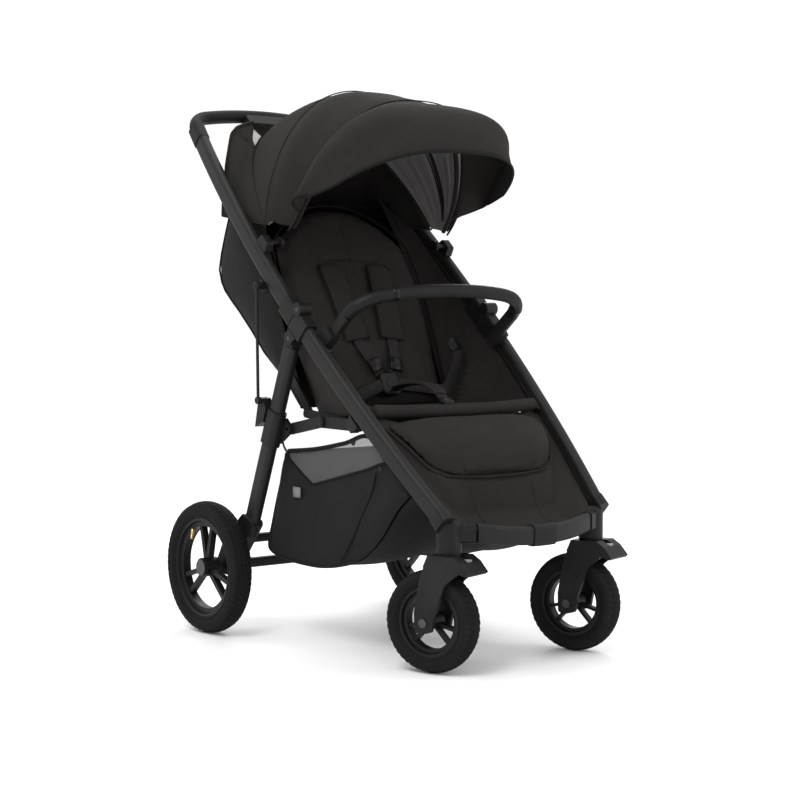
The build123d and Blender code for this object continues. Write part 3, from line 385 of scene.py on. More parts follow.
def grid(name, rows, look, body=None, around=False, thick=0.0, levels=0, lift=0.0, close=False):
    """Surface through a grid of points. around joins each row's ends."""
    rows = np.array(rows, float)
    n, m = rows.shape[:2]
    u, v = lengths(rows), lengths(rows.transpose(1, 0, 2))
    points = rows.reshape(-1, 3)
    uv = [(u[j], v[i]) for i in range(n) for j in range(m)]
    faces = []
    for i in range(n - 1):
        for j in range(m if around else m - 1):
            k = (j + 1) % m
            faces.append((i * m + j, i * m + k, (i + 1) * m + k, (i + 1) * m + j))
    if close:
        faces.append(tuple(range(m))[::-1])
        faces.append(tuple((n - 1) * m + j for j in range(m)))
    obj = make(name, points, faces, look, body, uv)
    if thick:
        solid = obj.modifiers.new("thickness", "SOLIDIFY")
        solid.thickness, solid.offset = thick, lift
    if levels:
        soft = obj.modifiers.new("smooth", "SUBSURF")
        soft.levels = soft.render_levels = levels
    return obj


def cloth(name, rows, look, body, thick=0.002):
    """Sheet of cloth with a thickness, smoothed once."""
    return grid(name, rows, look, body, thick=thick, levels=1)


def smooth_line(points, count):
    """Catmull-Rom line through the points."""
    p = [Vector(q) for q in points]
    p = [p[0] * 2 - p[1]] + p + [p[-1] * 2 - p[-2]]
    spans = len(p) - 3
    out = []
    for k in range(count):
        s = spans * k / (count - 1)
        i = min(int(s), spans - 1)
        t = s - i
        a, b, c, d = p[i:i + 4]
        curve = (2 * b) + (c - a) * t + (2 * a - 5 * b + 4 * c - d) * t * t + (3 * b - a - 3 * c + d) * t**3
        out.append(0.5 * curve)
    return out


def sweep(name, path, section, look, body=None, up=(0, 0, 1), closed=False, sizes=None, levels=0):
    """Section (side, up) points carried along a path. sizes scales it at each point."""
    path = [Vector(p) for p in path]
    n = len(path)
    rows = []
    for i, p in enumerate(path):
        after = path[(i + 1) % n] if closed else path[min(i + 1, n - 1)]
        before = path[i - 1] if closed or i else path[0]
        t = (after - before).normalized()
        u = Vector(up[i]) if hasattr(up[0], "__len__") else Vector(up)
        side = t.cross(u).normalized()
        top = side.cross(t).normalized()
        k = 1.0 if sizes is None else sizes[i]
        rows.append([p + side * (a * k) + top * (b * k) for a, b in section])
    if closed:
        rows.append(rows[0])
    return grid(name, rows, look, body, around=True, levels=levels, close=not closed)


def round_section(radius, count=12, flat=1.0):
    return [(radius * cos(2 * pi * k / count), radius * flat * sin(2 * pi * k / count)) for k in range(count)]


def strap_section(width, thick):
    h, t = width / 2, thick / 2
    return [(-h, 0), (-h + t, t), (0, t * 1.1), (h - t, t), (h, 0), (h - t, -t), (0, -t), (-h + t, -t)]


def strap(name, path, width, thick, up):
    """Flat webbing tape along a path."""
    return sweep(name, path, strap_section(width, thick), "webbing", "chassis", up=up)


def clip(name, path, width, thick, up):
    """Plastic adjuster or buckle bar on a tape."""
    return sweep(name, path, strap_section(width, thick), "gloss", "chassis", up=up)


def bake(obj):
    """Applies the modifiers, so that what follows works on the final mesh."""
    bpy.context.view_layer.update()
    mesh = bpy.data.meshes.new_from_object(obj.evaluated_get(bpy.context.evaluated_depsgraph_get()))
    obj.modifiers.clear()
    obj.data = mesh
    return obj


def inflate(obj, cap):
    """Fills a closed pad with air in a short cloth simulation, each point moving at most cap."""
    remesh = obj.modifiers.new("remesh", "REMESH")
    remesh.mode, remesh.voxel_size, remesh.use_smooth_shade = "VOXEL", 0.005, True
    bake(obj)
    rest = np.array([v.co for v in obj.data.vertices], float)
    settings = obj.modifiers.new("cloth", "CLOTH").settings
    settings.quality = 4
    settings.use_pressure = True
    settings.uniform_pressure_force = 4.0
    settings.effector_weights.gravity = 0.0
    scene = bpy.context.scene
    for step in range(1, 21):
        scene.frame_set(step)
    moved = obj.evaluated_get(bpy.context.evaluated_depsgraph_get()).data
    move = np.array([v.co for v in moved.vertices], float) - rest
    far = np.linalg.norm(move, axis=1, keepdims=True)
    place = rest + move * np.minimum(1.0, cap / np.maximum(far, 1e-9))
    obj.modifiers.clear()
    scene.frame_set(1)
    obj.data.vertices.foreach_set("co", place.ravel())
    obj.data.update()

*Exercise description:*
Beginning at the top of the data, extract each line through the line containing "return grid(name, rows, look, body, thick=thick, levels=1)" and return those lines exactly, with nothing added.

*The answer:*
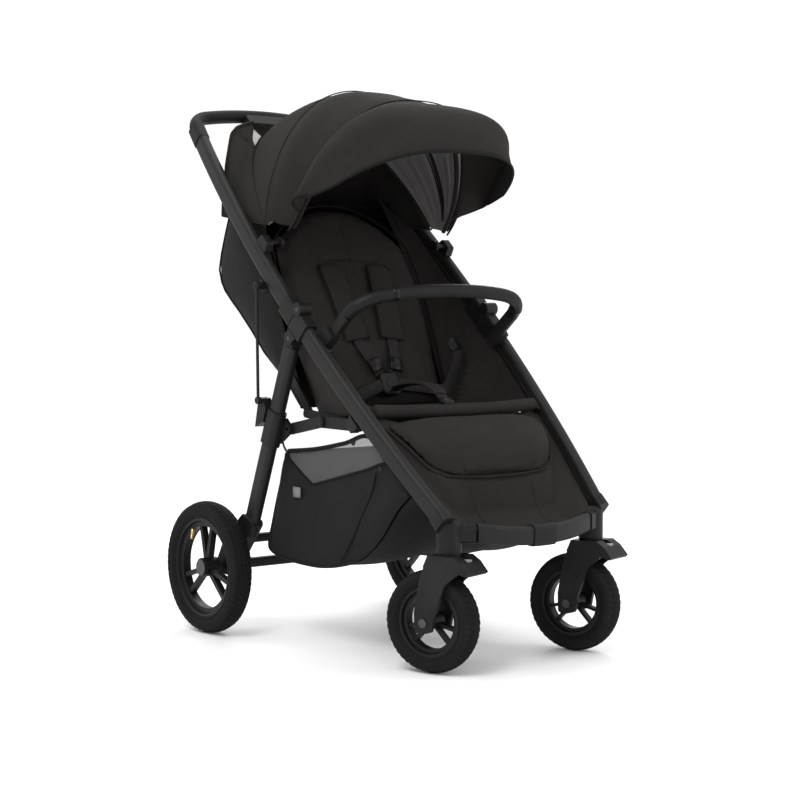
The build123d and Blender code for this object continues. Write part 3, from line 385 of scene.py on. More parts follow.
def grid(name, rows, look, body=None, around=False, thick=0.0, levels=0, lift=0.0, close=False):
    """Surface through a grid of points. around joins each row's ends."""
    rows = np.array(rows, float)
    n, m = rows.shape[:2]
    u, v = lengths(rows), lengths(rows.transpose(1, 0, 2))
    points = rows.reshape(-1, 3)
    uv = [(u[j], v[i]) for i in range(n) for j in range(m)]
    faces = []
    for i in range(n - 1):
        for j in range(m if around else m - 1):
            k = (j + 1) % m
            faces.append((i * m + j, i * m + k, (i + 1) * m + k, (i + 1) * m + j))
    if close:
        faces.append(tuple(range(m))[::-1])
        faces.append(tuple((n - 1) * m + j for j in range(m)))
    obj = make(name, points, faces, look, body, uv)
    if thick:
        solid = obj.modifiers.new("thickness", "SOLIDIFY")
        solid.thickness, solid.offset = thick, lift
    if levels:
        soft = obj.modifiers.new("smooth", "SUBSURF")
        soft.levels = soft.render_levels = levels
    return obj


def cloth(name, rows, look, body, thick=0.002):
    """Sheet of cloth with a thickness, smoothed once."""
    return grid(name, rows, look, body, thick=thick, levels=1)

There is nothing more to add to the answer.